Now for a clean shutdown, I created a "stop" file on the USB drive at /boot/config. It is called first thing when you click shutdown/reboot in the GUI and the rest of the shutdown will wait until it is finished.
touch /boot/config/stop
In the stop file I decided to simply redirect it to a script in user scripts called "Run at Shutdown" to make it easier to manage.
#!/bin/bash
#Runs the user script "Run at Shutdown" during shutdown or reboot.
#it is called before anything else during the shutdown process
# Invoke 'Run at Shutdown' script if present
if [ -f /boot/config/plugins/user.scripts/scripts/Run\ at\ Shutdown/script ]; then
echo "Preparing Run at Shutdown script"
cp /boot/config/plugins/user.scripts/scripts/Run\ at\ Shutdown/script /var/tmp/shutdown
chmod +x /var/tmp/shutdown
logger Starting Run at Shutdown script
/var/tmp/shutdown
fi
The run at shutdown script itself first stops all running docker containers so they can close out open files. It then rsyncs the appramdisk back to the SSD before clearing the ramdisk and unmounting it.
#!/bin/bash
#description=This script runs first thing at shutdown or reboot and handles rsyncing appramdisk and unmounting it.
logger Stopping Dockers
docker stop $(docker ps -q)
logger Dockers stopped
logger Started appramdisk rsync
rsync -ah --stats --delete /mnt/user/appdata/appramdisk/* /mnt/user/appdata/ | logger
logger rsync finished
logger clearing appramdisk data
rm -r /mnt/user/appdata/appramdisk/* | logger
logger unmounting appramdisk
umount -v appramdisk | logger
And thats it, seems to be working good, no hang-ups when rebooting and everything is working automatically.

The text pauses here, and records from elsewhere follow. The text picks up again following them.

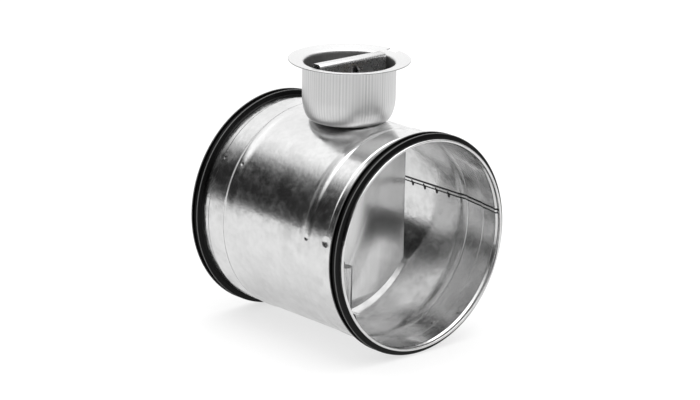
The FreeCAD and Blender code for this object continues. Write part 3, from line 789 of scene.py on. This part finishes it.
# The turned cup with the square notch cut in its flange
def makeCup():
    c = cup
    piece = turned("drawnCup", makeCupBlank(), c["around"], roundZ, cupMetal)
    half = c["notchWidth"] / 2
    y0 = c["flange"] - c["notchDepth"]
    y1 = c["flange"] + c["cutterOut"]
    z0 = c["flangeTop"] - c["cutterBelow"]
    z1 = c["flangeTop"] + c["cutterAbove"]
    sides = ((-half, y0), (half, y0), (half, y1), (-half, y1))
    corners = [(midX + x, y, z) for z in (z0, z1) for x, y in sides]
    faces = [(3, 2, 1, 0), (4, 5, 6, 7), (0, 1, 5, 4), (1, 2, 6, 5), (2, 3, 7, 6), (3, 0, 4, 7)]
    cutter = bpy.data.meshes.new("notchBlock")
    cutter.from_pydata(corners, [], faces)
    block = bpy.data.objects.new("notchBlock", cutter)
    bpy.context.collection.objects.link(block)
    notch = piece.modifiers.new("notch", "BOOLEAN")
    notch.object = block
    notch.operation = "DIFFERENCE"
    notch.solver = "EXACT"
    bake(piece)
    bpy.data.objects.remove(block)
    return piece


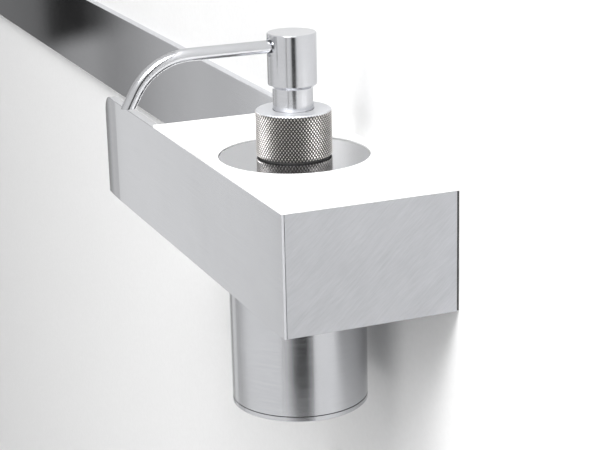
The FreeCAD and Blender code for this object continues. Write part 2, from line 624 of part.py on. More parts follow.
def dip_tube():
    """Tube pushed over the barrel's spigot, its foot cut on a slant."""
    inner = SPIGOT_DIAMETER / 2 + CLOSE_FIT
    outer = inner + DIP_TUBE_WALL
    bottom = BOTTLE_BOTTOM + BASE_FLOOR + DIP_TUBE_FLOOR_GAP
    tube = ring(outer, inner, bottom, SHOULDER)
    rise = 2 * outer * math.tan(math.radians(DIP_TUBE_CUT_ANGLE))
    start_y = BOTTLE_Y - outer - OVER
    wedge = [Vector(-outer, start_y, bottom), Vector(outer, start_y, bottom)]
    wedge.append(Vector(outer, start_y, bottom + rise))
    cutter = Part.Face(Part.makePolygon(wedge + wedge[:1])).extrude(Vector(0, 2 * (outer + OVER), 0))
    return tube.cut(cutter)


def pump_spring():
    """Open-coil return spring between the ball cage and the piston."""
    wire = SPRING_WIRE / 2
    height = PISTON_BOTTOM - SPRING_BOTTOM - SPRING_WIRE - 2 * SPRING_SEAT_GAP
    radius = SPRING_MEAN_DIAMETER / 2
    helix = Part.makeHelix(height / SPRING_COILS, height, radius)
    rise = height / SPRING_COILS / (2 * math.pi * radius)
    tangent = Vector(0, 1, rise)
    section = Part.Wire(Part.makeCircle(wire, Vector(radius, 0, 0), tangent))
    coil = Part.Wire(helix.Edges).makePipeShell([section], True, True)
    return coil.translated(Vector(0, BOTTLE_Y, SPRING_BOTTOM + wire + SPRING_SEAT_GAP))


def piston():
    """Two-lipped piston with the outlet seat, pushed on to the stem."""
    lip = BARREL_BORE / 2 - CLOSE_FIT
    waist = lip - PISTON_LIP_WIDTH
    port = PISTON_PORT / 2
    chamber = OUTLET_CHAMBER_DIAMETER / 2
    socket = STEM_DIAMETER / 2 + CLOSE_FIT
    lower_lip = PISTON_BOTTOM + PISTON_LIP
    upper_lip = PISTON_TOP - PISTON_LIP
    outside = [(port, PISTON_BOTTOM), (lip, PISTON_BOTTOM), (lip, lower_lip), (waist, lower_lip)]
    outside += [(waist, upper_lip), (lip, upper_lip), (lip, PISTON_TOP)]
    inside = [(socket, PISTON_TOP), (socket, STEM_BOTTOM), (chamber, STEM_BOTTOM)]
    inside += [(chamber, OUTLET_SEAT), (port, OUTLET_SEAT)]
    return turned(outside + inside)


def stem():
    """Hollow stem from the piston to the head, slotted so that the outlet ball can't seal it."""
    tube = ring(STEM_DIAMETER / 2, STEM_BORE / 2, STEM_BOTTOM, STEM_TOP)
    y_low = BOTTLE_Y - STEM_SLOT_WIDTH / 2
    y_high = BOTTLE_Y + STEM_SLOT_WIDTH / 2
    reach = OUTLET_CHAMBER_DIAMETER / 2
    slot_top = STEM_BOTTOM + STEM_SLOT_DEPTH
    return tube.cut(block(-reach, reach, y_low, y_high, STEM_BOTTOM - OVER, slot_top))


# ---- head and spout ---------------------------------------------------------------------------
def head_insert():
    """Moulded hub in the head that grips the stem."""
    hub = disc(STEM_DIAMETER / 2 + INSERT_HUB_WALL, HUB_BOTTOM, CAVITY_TOP)
    flange = disc(HEAD_BORE / 2 - CLOSE_FIT, INSERT_FLANGE_BOTTOM, CAVITY_TOP)
    socket = disc(STEM_DIAMETER / 2 + CLOSE_FIT, HUB_BOTTOM - OVER, STEM_TOP)
    passage = disc(HEAD_PASSAGE_RADIUS, STEM_TOP - OVER, CAVITY_TOP + OVER)
    return hub.fuse(flange).cut(socket).cut(passage)


def pump_head():
    """Turned head with a cavity for the insert and a hole and spotface for the spout."""
    outer = HEAD_DIAMETER / 2
    low = HEAD_BOTTOM_CHAMFER
    top = HEAD_TOP_CHAMFER
    profile = [(0, HEAD_BOTTOM), (outer - low, HEAD_BOTTOM), (outer, HEAD_BOTTOM + low)]
    profile += [(outer, HEAD_TOP - top), (outer - top, HEAD_TOP), (0, HEAD_TOP)]
    head = turned(profile)
    head = head.cut(disc(HEAD_BORE / 2, HEAD_BOTTOM - OVER, CAVITY_TOP))
    head = head.cut(disc(HEAD_PASSAGE_RADIUS, CAVITY_TOP - OVER, SPOUT_Z))
    outwards = Vector(0, -1, 0)
    start = Vector(0, BOTTLE_Y + SPOUT_HOLE_OVERRUN, SPOUT_Z)
    hole_length = outer + SPOUT_HOLE_OVERRUN + OVER
    hole = Part.makeCylinder(SPOUT_DIAMETER / 2 + CLOSE_FIT, hole_length, start, outwards)
    face_start = Vector(0, BOTTLE_Y - outer + SPOUT_SPOTFACE_DEPTH, SPOUT_Z)
    spotface_radius = SPOUT_DIAMETER / 2 + SPOUT_SPOTFACE_WIDTH
    spotface = Part.makeCylinder(spotface_radius, SPOUT_SPOTFACE_DEPTH + OVER, face_start, outwards)
    return head.cut(hole).cut(spotface)


def spout_path():
    """Centre line: straight out from the head, one bend down, and a short straight tail."""
    turn = math.radians(SPOUT_BEND_ANGLE)
    bend_y = BOTTLE_Y - SPOUT_STRAIGHT
    radius = SPOUT_BEND_RADIUS

    def on_bend(angle):
        return Vector(0, bend_y - radius * math.sin(angle), SPOUT_Z - radius * (1 - math.cos(angle)))

    start = Vector(0, BOTTLE_Y - SPOUT_INNER_END, SPOUT_Z)
    bend_end = on_bend(turn)
    heading = Vector(0, -math.cos(turn), -math.sin(turn))
    # The tail runs on below the level cut that forms the mouth.
    tail_end = bend_end + heading * (SPOUT_TAIL + SPOUT_DIAMETER)
    mouth_level = bend_end.z + heading.z * SPOUT_TAIL
    straight = Part.LineSegment(start, on_bend(0)).toShape()
    bend = Part.Arc(on_bend(0), on_bend(turn / 2), bend_end).toShape()
    tail = Part.LineSegment(bend_end, tail_end).toShape()
    return Part.Wire([straight, bend, tail]), mouth_level


def spout_tube():
    """Bent tube from the head, its mouth cut level."""
    path, mouth_level = spout_path()
    start = Vector(0, BOTTLE_Y - SPOUT_INNER_END, SPOUT_Z)
    solids = []
    for radius in (SPOUT_DIAMETER / 2, SPOUT_DIAMETER / 2 - SPOUT_WALL):
        section = Part.Wire(Part.makeCircle(radius, start, Vector(0, -1, 0)))
        solids.append(path.makePipeShell([section], True, True))
    tube = solids[0].cut(solids[1])
    reach = 2 * (SPOUT_STRAIGHT + SPOUT_BEND_RADIUS)
    below = block(-reach, reach, BOTTLE_Y - reach, BOTTLE_Y, mouth_level - reach, mouth_level)
    return tube.cut(below)


def main():
    """Build every node and write its STEP file."""
    os.makedirs("parts", exist_ok=True)
    makers = [wall_rail, front_bar, end_plate, wall_seal, top_plate, carrier_tray, tray_screws]
    makers += [bottle_body, bottle_base, base_seal, lid_disc, bottle_neck]
    makers += [collar_gasket, collar, closure_seal, neck_sleeve, stem_guide]
    makers += [pump_barrel, ball_cage, dip_tube, pump_spring, piston, stem]
    makers += [head_insert, pump_head, spout_tube]
    for maker in makers:
        save(maker.__name__, maker())
    save("inlet_ball", ball(INLET_BALL_DIAMETER, INLET_BALL_Z))
    save("outlet_ball", ball(OUTLET_BALL_DIAMETER, OUTLET_BALL_Z))


main()
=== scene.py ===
import math

import bmesh
import bpy
from bpy.props import FloatProperty, FloatVectorProperty, IntProperty, PointerProperty
from mathutils import Matrix, Vector


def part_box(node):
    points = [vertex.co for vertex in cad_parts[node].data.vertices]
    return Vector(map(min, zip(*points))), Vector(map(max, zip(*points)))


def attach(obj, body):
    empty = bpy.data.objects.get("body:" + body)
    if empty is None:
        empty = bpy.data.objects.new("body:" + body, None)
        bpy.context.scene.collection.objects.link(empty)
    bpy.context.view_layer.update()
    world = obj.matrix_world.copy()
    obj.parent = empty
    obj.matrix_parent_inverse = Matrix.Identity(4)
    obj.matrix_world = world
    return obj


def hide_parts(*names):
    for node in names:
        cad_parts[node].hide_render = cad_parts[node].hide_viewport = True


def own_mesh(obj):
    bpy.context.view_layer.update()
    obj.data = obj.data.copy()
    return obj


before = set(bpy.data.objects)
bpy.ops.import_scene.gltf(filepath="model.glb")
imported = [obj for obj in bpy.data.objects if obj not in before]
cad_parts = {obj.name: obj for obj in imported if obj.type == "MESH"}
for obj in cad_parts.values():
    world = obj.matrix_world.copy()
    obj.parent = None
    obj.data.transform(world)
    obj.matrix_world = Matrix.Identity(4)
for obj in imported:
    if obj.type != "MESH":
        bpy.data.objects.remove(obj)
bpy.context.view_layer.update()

bl_info = {
    "name": "Wall soap dispenser finishes",
    "version": (1, 0, 0),
    "blender": (4, 5, 0),
    "location": "View3D > Sidebar > Dispenser",
    "description": "Finishes, knurled collar and studio for the wall mounted soap dispenser",
    "category": "Object",
}

MM = 0.001
AXIS = (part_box("collar")[0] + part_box("collar")[1]) / 2      # on the bottle's upright axis
COLLAR_CHAMFER = 0.8 * MM       # as on the CAD collar
VERTICAL_SMEAR = 0.25           # turn of the brushed gloss, as a share of a full turn
WHITE = (1.0, 1.0, 1.0, 1.0)
EVEN = (1.0, 1.0, 1.0)

KEY_LIGHT_PLACE = (0.68, -0.75, 1.5)    # high up, out past the end plate
KEY_LIGHT_SIZE = (1.0, 0.9)
SIDE_LIGHT_PLACE = (0.5, -1.9, 0.7)     # on the room's side
SIDE_LIGHT_SIZE = (1.2, 1.2)

WALL_LEFT, WALL_RIGHT, WALL_TOP = -4.0, 3.0, 2.2
WALL_OPENING_INSET = 1 * MM     # the rail covers the opening's edge by this much
WALL_GAP = 0.1 * MM             # between the rail's back and the wall
FLOOR_REACH = 30.0

# Upright cards that only show as reflections. The levels are pairs: a place across the card, 0 at
# the first corner and 1 at the second, and its brightness. Low levels hold below a soft edge, which
# runs from edge_start to edge_stop in height at the first corner and rises by climb across the card.
REFLECTED_CARDS = (
    # Behind the camera: dark in the middle, and wider low down, where the bottle shows it.
    {"name": "camera side card", "corners": ((1.337, -1.426, -0.9), (1.892, 0.281, 1.6)),
     "levels": ((0.0, 1.05), (0.34, 0.95), (0.42, 0.05), (0.66, 0.05), (0.76, 0.95), (1.0, 1.0)),
     "low_levels": ((0.0, 0.80), (0.10, 0.60), (0.24, 0.20), (0.32, 0.0), (0.65, 0.0), (0.70, 0.22),
                    (0.86, 0.40), (1.0, 0.62)),
     "edge_start": -0.56, "edge_stop": -0.44, "climb": 0.0},
    # On the room's side: even, darker towards the far end.
    {"name": "room side card", "corners": ((-2.4, -1.6, -0.9), (1.3, -1.6, 1.6)),
     "levels": ((0.0, 0.66), (0.15, 0.70), (0.32, 0.80), (0.44, 0.98), (0.6, 1.0), (1.0, 0.95))},
    # Towards the far end: the two long bars show it at a low angle.
    {"name": "far end card", "corners": ((-2.6, -0.30, -0.9), (-0.40, -0.30, 0.4)),
     "levels": ((0.0, 0.22), (0.332, 0.17), (0.340, 0.02), (0.45, 0.02), (0.49, 0.10), (0.53, 0.30),
                (0.60, 0.52), (0.67, 0.66), (0.745, 0.58), (0.775, 0.90), (1.0, 0.84)),
     "low_levels": ((0.0, 0.22), (0.332, 0.17), (0.340, 0.26), (0.40, 0.38), (0.46, 0.42), (0.50, 0.30),
                    (0.53, 0.34), (0.60, 0.52), (0.67, 0.66), (0.745, 0.58), (0.775, 0.90), (1.0, 0.84)),
     "edge_start": -0.45, "edge_stop": -0.41, "climb": 0.5},
)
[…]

Risks are minimal for these containers as worst case I loose an hours worth of data from sonarr, big deal. I would not use this on a container that has data you can't afford to loose an hours worth of.
The writes are finally low enough that I would be ok putting appdata and docker back onto my main SSD's with redundancy instead of the single piece of junk drive I am using now (which has gone from ~98% life to 69% in the last year doing nothing but handling docker on unraid)
I am really impressed with how well this is working.
So to recap:
unraid 6.8 > BTRFS image > BTRFS formatted cache =
~200gb++/day
unraid 6.9 > BTRFS image > separate unprotected XFS SSD everything stock =
~25GB/day
unraid 6.9 > BTRFS image > BTRFS SSD everything stock =
75-85GB/day
unraid 6.9 > Docker Folder > BTRFS SSD everything stock =
~60gb/day
unraid 6.9 > BTRFS image > BTRFS SSD > Disabled the low hanging fruit docker json logs =
~48gb/day
unraid 6.9 > BTRFS image > BTRFS SSD > Disabled all misbehaving docker json logs for running containers except those I want to see + added ramdrives to /tmp in containers that do internal logging =
~30gb/day
unraid 6.9 > BTRFS image > BTRFS SSD > Disabled all misbehaving docker json logs for running containers except those I want to see + added ramdrives to /tmp in containers that do internal logging + moved appdata for the *arr's and qbittorrent to a ramdisk with hourly rsyncs to the ssd appdata =
~10-12gb/day
Since most of the writes are large writes from the rsync, there is very little write amplification which vastly improves the total writes from the day even though that is possibly more raw data being written to the drive.
I dont use plex but it and database dockers are known for being FAR worse then what I run in writes. People were regularly seeing hundreds of GB in writes a day from these alone. They could be vastly improved with the above commands.